THE EXERCISE:
Using the data below, return the stretch from the line that contains "clear_scene()" through the line that contains "obj.parent = None", both included, exactly as it stands and nothing beyond it.

DATA LINES:
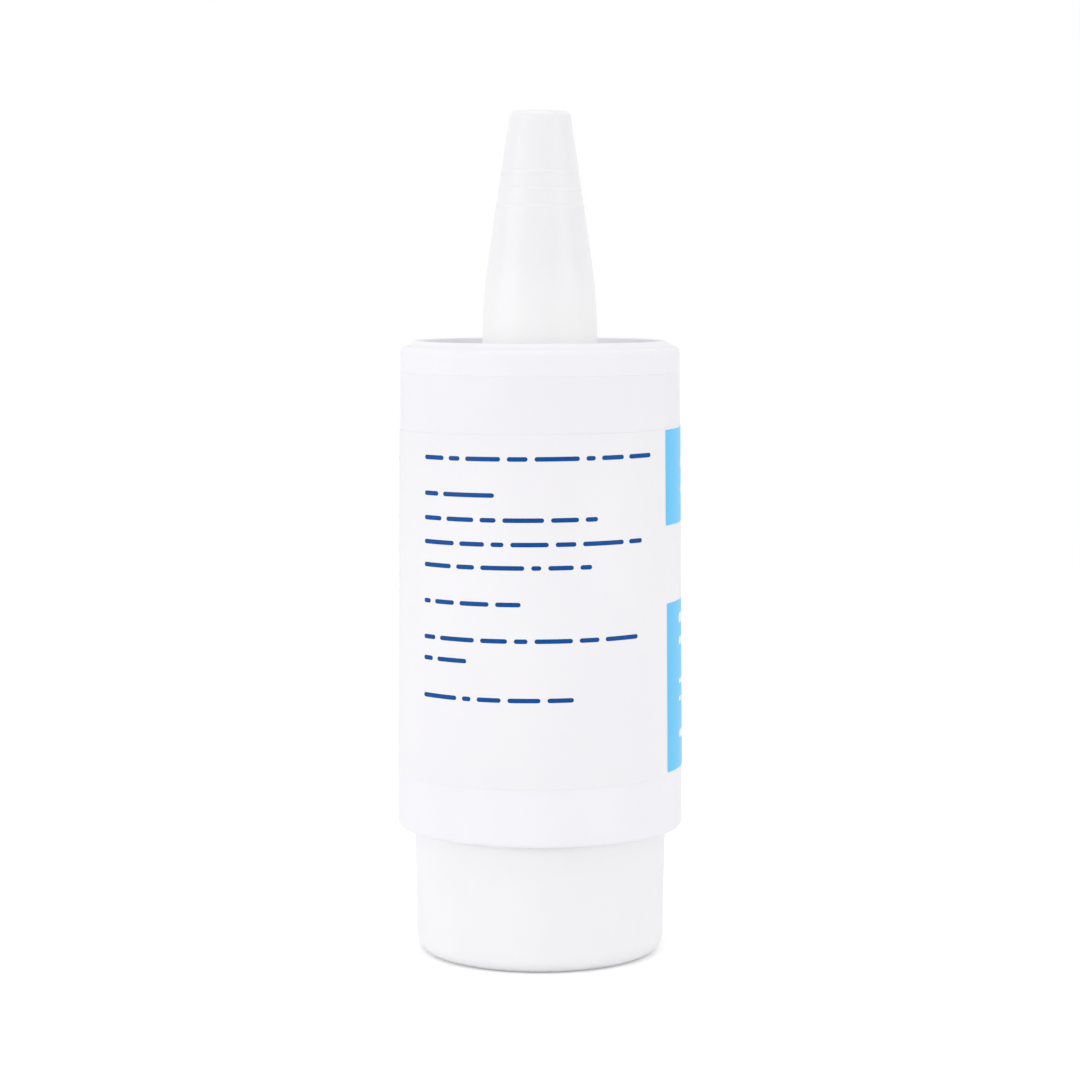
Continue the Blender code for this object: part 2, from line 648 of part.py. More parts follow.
def valve_tube(material):
    """The tube pressed into the nozzle, which takes the stem below and the outlet valve above."""
    flange = NOZZLE_FOOT_RADIUS - FINE_GAP
    profile = [
        (TUBE_RADIUS, TUBE_TOP),
        (TUBE_RADIUS, FLANGE_BASE + TUBE_FLANGE),
        (flange, FLANGE_BASE + TUBE_FLANGE),
        (flange, FLANGE_BASE),
        (TUBE_RADIUS, FLANGE_BASE),
        (TUBE_RADIUS, BOSS_BASE),
        (SOCKET_RADIUS, BOSS_BASE),
        (SOCKET_RADIUS, SOCKET_TOP),
        (VALVE_BORE_RADIUS, SOCKET_TOP),
        (VALVE_BORE_RADIUS, TUBE_TOP),
    ]
    return turned("valve_tube", profile, material, FINE_SIDES)


def outlet_pin(material):
    """The pin whose cone closes the nozzle's orifice from inside."""
    seat_slope = SEAT_CONE_HEIGHT / (VALVE_BORE_RADIUS - ORIFICE_RADIUS)
    head_top = NOZZLE_SEAT_BASE + (VALVE_BORE_RADIUS - PIN_HEAD_RADIUS) * seat_slope - FINE_GAP * 2
    point_top = SEAT_CONE_TOP - FINE_GAP * 2
    head_base = head_top - PIN_HEAD_HEIGHT
    profile = [
        (0.0, point_top),
        (ORIFICE_RADIUS, point_top),
        (PIN_HEAD_RADIUS, head_top),
        (PIN_HEAD_RADIUS, head_base),
        (PIN_SHANK_RADIUS, head_base),
        (PIN_SHANK_RADIUS, head_base - PIN_SHANK_LENGTH),
        (0.0, head_base - PIN_SHANK_LENGTH),
    ]
    return turned("outlet_pin", profile, material, FINE_SIDES), head_base


def cap_side(height):
    """Outer radius of the cap at a height above its foot."""
    curve_radius = CAP_CURVE_HEIGHT / math.sin(CAP_CONE_ANGLE)
    if height <= CAP_CURVE_HEIGHT:
        return CAP_FOOT_RADIUS - curve_radius + math.sqrt(curve_radius ** 2 - height ** 2)
    cone_foot = CAP_FOOT_RADIUS - curve_radius * (1 - math.cos(CAP_CONE_ANGLE))
    return cone_foot - (height - CAP_CURVE_HEIGHT) * math.tan(CAP_CONE_ANGLE)


def protective_cap(material):
    """The tapered see-through cap, with fine grip ribs and a cylindrical foot that grips the nozzle."""
    corner_base = CAP_HEIGHT - CAP_TOP_CORNER - CAP_TOP_CROWN
    corner = cap_side(corner_base) - CAP_TOP_CORNER
    profile = [(0.0, CAP_TOP)]
    profile += arc(corner, CAP_BASE + corner_base, CAP_TOP_CORNER, CAP_TOP_CORNER, 90, 0, 4)
    for rib in reversed(range(CAP_RIBS)):
        middle = CAP_RIB_BASE + rib * CAP_RIB_PITCH
        for shift, proud in CAP_RIB_SHARES:
            height = middle + shift * CAP_RIB_WIDTH
            profile.append((cap_side(height) + proud * CAP_RIB_PROUD, CAP_BASE + height))
    for step in reversed(range(CAP_CURVE_STEPS + 1)):
        height = CAP_CURVE_HEIGHT * step / CAP_CURVE_STEPS
        profile.append((cap_side(height), CAP_BASE + height))
    grip = BAND_RADIUS + SEAT_GAP
    grip_top = BAND_TOP - CAP_BASE
    cone_start = grip_top + CAP_WALL
    roof = CAP_HEIGHT - CAP_ROOF
    profile += [
        (grip, CAP_BASE),
        (grip, CAP_BASE + grip_top),
        (cap_side(cone_start) - CAP_WALL, CAP_BASE + cone_start),
        (cap_side(CAP_CURVE_HEIGHT) - CAP_WALL, CAP_BASE + CAP_CURVE_HEIGHT),
        (cap_side(corner_base) - CAP_WALL, CAP_BASE + corner_base - CAP_WALL),
        (corner - CAP_WALL / 2, CAP_BASE + roof),
        (0.0, CAP_BASE + roof),
    ]
    return turned("protective_cap", profile, material)


def wrap_label(material):
    """The printed film round the sleeve, stuck on slightly askew, with its ends apart at the back."""
    base = SLEEVE_BASE + LABEL_BASE
    middle = sleeve_radius(base + LABEL_HEIGHT / 2)
    edge_allowance = 1 / math.cos(math.pi / SIDES)
    wrap = 2 * math.pi - LABEL_END_GAP / middle
    rise = wrap * middle * math.tan(LABEL_SKEW)
    points = []
    for height in (base + LABEL_HEIGHT, base):
        radius = (sleeve_radius(height) + FILM_GAP) * edge_allowance
        points.append((radius, 0.0, height - rise / 2))
    mesh = bpy.data.meshes.new("wrap_label")
    mesh.from_pydata(points, [(0, 1)], [])
    obj = bpy.data.objects.new("wrap_label", mesh)
    PARTS.objects.link(obj)
    obj.rotation_euler.z = math.pi / 2 + (2 * math.pi - wrap) / 2
    wrapped = obj.modifiers.new("Wrap", "SCREW")
    wrapped.axis = "Z"
    wrapped.angle = wrap
    wrapped.screw_offset = rise
    wrapped.steps = SIDES
    wrapped.render_steps = SIDES
    film = obj.modifiers.new("Film", "SOLIDIFY")
    film.thickness = LABEL_THICKNESS
    film.offset = 1.0
    finish_mesh(obj)
    obj.data.materials.append(material)
    return obj


def group(name, pieces, parent=None):
    """An empty on the bottle's axis that carries the pieces which move together."""
    empty = bpy.data.objects.new(name, None)
    PARTS.objects.link(empty)
    empty.parent = parent
    for piece in pieces:
        piece.parent = empty
    return empty


def build():
    """Make every piece and hang it on the body it moves with."""
    sleeve_white = plastic("sleeve_white", (0.90, 0.90, 0.92), 0.38)
    base_white = plastic("base_white", (0.89, 0.89, 0.92), 0.34)
    cap_natural = plastic("cap_natural", (0.90, 0.91, 0.93), 0.30, alpha=0.55)
    nozzle_white = plastic("nozzle_white", (0.92, 0.92, 0.91), 0.35)
    label_film = plastic("label_film", (0.91, 0.90, 0.92), 0.42)
    natural_pe = plastic("natural_pe", (0.82, 0.83, 0.80), 0.45)
    bag_film = plastic("bag_film", (0.78, 0.80, 0.80), 0.35)
    seal_rubber = plastic("seal_rubber", (0.16, 0.17, 0.18), 0.70)
    spring_steel = plastic("spring_steel", (0.62, 0.63, 0.65), 0.28, metallic=1.0)
    silver_plate = plastic("silver_plate", (0.86, 0.86, 0.84), 0.20, metallic=1.0)
    ball_steel = plastic("ball_steel", (0.72, 0.73, 0.75), 0.12, metallic=1.0)

    return_spring = coil("return_spring", CLOSURE_TOP + SEAT_GAP, FLANGE_BASE - SEAT_GAP,
                         RETURN_COIL_RADIUS, RETURN_WIRE, RETURN_TURNS, RETURN_COIL_POINTS, spring_steel)
    bottle = group("bottle", [
        base_cup(base_white),
        container(natural_pe),
        inner_bag(bag_film),
        neck_gasket(seal_rubber),
        pump_cylinder(natural_pe),
        closure_ring(base_white),
        stem_guide(nozzle_white),
        ball_stop(natural_pe),
        return_spring,
    ])
    pin, pin_head_base = outlet_pin(nozzle_white)
    outlet_spring = coil("outlet_spring", STEM_TOP + FINE_GAP, pin_head_base - FINE_GAP,
                         OUTLET_COIL_RADIUS, OUTLET_WIRE, OUTLET_TURNS, OUTLET_COIL_POINTS, silver_plate)
    head = group("pump_head", [
        outer_sleeve(sleeve_white),
        shoulder_collar(sleeve_white),
        wrap_label(label_film),
        dropper_nozzle(nozzle_white),
        valve_tube(nozzle_white),
        piston_stem(nozzle_white),
        piston_seal(seal_rubber),
        outlet_spring,
    ], bottle)
    group("cap", [protective_cap(cap_natural)], head)
    group("outlet_valve", [pin], head)
    group("inlet_valve", [inlet_ball(ball_steel)], bottle)


clear_scene()
PARTS = bpy.data.collections.new("eye_drop_bottle")
bpy.context.scene.collection.children.link(PARTS)
build()
print("height in mm:", round(CAP_TOP / MM, 2), "sleeve radius in mm:", round(sleeve_radius(SLEEVE_BASE) / MM, 2))
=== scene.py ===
# %% [markdown]
# # Eye drop bottle with a push base
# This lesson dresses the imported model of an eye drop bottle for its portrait. The bottle is a
# white plastic drop pump: a base cup that the thumb pushes, a labelled sleeve that the fingers
# hold, a shoulder collar, a nozzle, and a milky cap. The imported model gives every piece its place,
# so nothing here is measured again: each cell reads the solid it needs and makes it look real.

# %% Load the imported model
import math

import bpy
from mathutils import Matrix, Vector


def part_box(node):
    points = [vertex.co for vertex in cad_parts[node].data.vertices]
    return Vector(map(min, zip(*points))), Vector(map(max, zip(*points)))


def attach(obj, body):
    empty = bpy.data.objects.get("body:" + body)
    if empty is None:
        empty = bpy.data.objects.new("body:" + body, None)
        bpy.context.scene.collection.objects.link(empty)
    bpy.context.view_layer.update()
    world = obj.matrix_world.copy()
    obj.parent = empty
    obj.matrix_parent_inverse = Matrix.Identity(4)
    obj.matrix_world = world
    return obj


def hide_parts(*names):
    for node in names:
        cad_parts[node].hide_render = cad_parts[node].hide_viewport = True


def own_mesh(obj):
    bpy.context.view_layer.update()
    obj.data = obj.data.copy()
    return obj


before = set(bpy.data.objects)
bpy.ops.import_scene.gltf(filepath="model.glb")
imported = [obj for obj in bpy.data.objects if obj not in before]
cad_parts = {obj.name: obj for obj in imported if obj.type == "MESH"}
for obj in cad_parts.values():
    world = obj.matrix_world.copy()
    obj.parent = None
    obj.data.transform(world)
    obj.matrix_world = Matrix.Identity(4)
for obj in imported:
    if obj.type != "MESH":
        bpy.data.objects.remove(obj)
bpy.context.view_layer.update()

MM = 0.001
print("nodes:", sorted(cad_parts))

# %% [markdown]
# ## Reading the outline of a turned piece
# Almost every piece of the bottle is round, and its solid is a ring of flat facets. A smooth copy
# needs the outline that was turned. It could be typed in again, but then the two could drift
# apart, so it is read back from the solid: every vertex is reduced to its radius and height, equal
# places are joined into one, and the mesh edges say which places are neighbours.

# %% Read an outline back from a solid
SAME_PLACE = 0.002 * MM
TOUCHING = SAME_PLACE / 4


def read_outline(node):
    """The outline of a turned node, as points of radius and height, and whether it is closed."""
    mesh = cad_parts[node].data
    places, number_of = [], []
    for vertex in mesh.vertices:
        spot = Vector((math.hypot(vertex.co.x, vertex.co.y), vertex.co.z))
        for number, place in enumerate(places):
            if (place - spot).length < SAME_PLACE:
                break
        else:
            number = len(places)
            places.append(spot)
        number_of.append(number)
    neighbours = [set() for _ in places]
    for edge in mesh.edges:
        a, b = (number_of[v] for v in edge.vertices)
        if a != b:
            neighbours[a].add(b)
            neighbours[b].add(a)
    ends = [number for number, others in enumerate(neighbours) if len(others) == 1]
    chain = [ends[0] if ends else 0]
    while True:
        onward = [n for n in sorted(neighbours[chain[-1]]) if n not in chain]
        if not onward:
            break
        chain.append(onward[0])
    if len(chain) != len(places):
        raise ValueError(f"{node}: only {len(chain)} of {len(places)} places lie on one outline")
    outline = [places[number] for number in chain]
    if ends:
        if outline[0].x > SAME_PLACE:
            outline.insert(0, Vector((0.0, outline[0].y)))
        if outline[-1].x > SAME_PLACE:
            outline.append(Vector((0.0, outline[-1].y)))
    area = sum(a.x * b.y - b.x * a.y for a, b in zip(outline, outline[1:] + outline[:1]))
    if area < 0:
        outline.reverse()
    return outline, not ends


sleeve_outline, _ = read_outline("outer_sleeve")
print("points on the sleeve's outline:", len(sleeve_outline))

# %% [markdown]
# ## Softening the corners
# Nothing that leaves a mould has a knife edge. A Bevel modifier could round the turned mesh, but
# it is cheaper and more even to round the outline before it is turned. Sharp corners get a small
# fillet. Shallow corners belong to a curve that the solid shows in a few steps, so they are bent
# along half of each neighbouring stretch, which gives one flowing line. Two guard points keep the
# shading of a long flat stretch flat right up to its corner. Where two pieces meet in a tight
# seam, a fillet would open a dark groove, so the edges at that height stay crisp.

# %% Round an outline
FILLET = 0.10 * MM
GUARD = 0.12 * MM
SHALLOW = math.radians(35)
STRAIGHT = math.radians(0.5)
CRISP = 0.012 * MM
CURVE_SHARE, FILLET_SHARE = 0.5, 0.4
CURVE_STEPS, FILLET_STEPS = 3, 4


def bend(start, corner, end, steps):
    """Points on a quadratic curve from start to end that leaves towards the corner."""
    points = []
    for step in range(steps + 1):
        t = step / steps
        points.append(start * (1 - t) ** 2 + corner * (2 * t * (1 - t)) + end * t ** 2)
    return points


def soften(outline, closed, fillet=FILLET, seam=None):
    """The outline with its corners rounded, but hardly at the height of a seam."""
    corners = []
    for i, here in enumerate(outline):
        before, after = outline[i - 1], outline[(i + 1) % len(outline)]
        inwards, onwards = here - before, after - here
        at_end = not closed and i in (0, len(outline) - 1)
        turn = 0.0 if at_end else inwards.angle(onwards)
        if turn < STRAIGHT:
            corners.append([here])
            continue
        shorter = min(inwards.length, onwards.length)
        if turn < SHALLOW:
            reach, steps = CURVE_SHARE * shorter, CURVE_STEPS
        else:
            reach, steps = min(fillet, FILLET_SHARE * shorter), FILLET_STEPS
        if seam is not None and abs(here.y - seam) < CRISP:
            reach = CRISP
        start = here - inwards.normalized() * reach
        end = here + onwards.normalized() * reach
        corners.append(bend(start, here, end, steps))
    points = []
    for i, corner in enumerate(corners):
        for point in corner:
            if not points or (point - points[-1]).length > TOUCHING:
                points.append(point)
        if i == len(corners) - 1 and not closed:
            break
        target = corners[(i + 1) % len(corners)][0]
        stretch = target - points[-1]
        if stretch.length > 4 * GUARD:
            step = stretch.normalized() * GUARD
            points += [points[-1] + step, target - step]
    if closed and (points[0] - points[-1]).length < TOUCHING:
        points.pop()
    return points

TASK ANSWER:
clear_scene()
PARTS = bpy.data.collections.new("eye_drop_bottle")
bpy.context.scene.collection.children.link(PARTS)
build()
print("height in mm:", round(CAP_TOP / MM, 2), "sleeve radius in mm:", round(sleeve_radius(SLEEVE_BASE) / MM, 2))
=== scene.py ===
# %% [markdown]
# # Eye drop bottle with a push base
# This lesson dresses the imported model of an eye drop bottle for its portrait. The bottle is a
# white plastic drop pump: a base cup that the thumb pushes, a labelled sleeve that the fingers
# hold, a shoulder collar, a nozzle, and a milky cap. The imported model gives every piece its place,
# so nothing here is measured again: each cell reads the solid it needs and makes it look real.

# %% Load the imported model
import math

import bpy
from mathutils import Matrix, Vector


def part_box(node):
    points = [vertex.co for vertex in cad_parts[node].data.vertices]
    return Vector(map(min, zip(*points))), Vector(map(max, zip(*points)))


def attach(obj, body):
    empty = bpy.data.objects.get("body:" + body)
    if empty is None:
        empty = bpy.data.objects.new("body:" + body, None)
        bpy.context.scene.collection.objects.link(empty)
    bpy.context.view_layer.update()
    world = obj.matrix_world.copy()
    obj.parent = empty
    obj.matrix_parent_inverse = Matrix.Identity(4)
    obj.matrix_world = world
    return obj


def hide_parts(*names):
    for node in names:
        cad_parts[node].hide_render = cad_parts[node].hide_viewport = True


def own_mesh(obj):
    bpy.context.view_layer.update()
    obj.data = obj.data.copy()
    return obj


before = set(bpy.data.objects)
bpy.ops.import_scene.gltf(filepath="model.glb")
imported = [obj for obj in bpy.data.objects if obj not in before]
cad_parts = {obj.name: obj for obj in imported if obj.type == "MESH"}
for obj in cad_parts.values():
    world = obj.matrix_world.copy()
    obj.parent = None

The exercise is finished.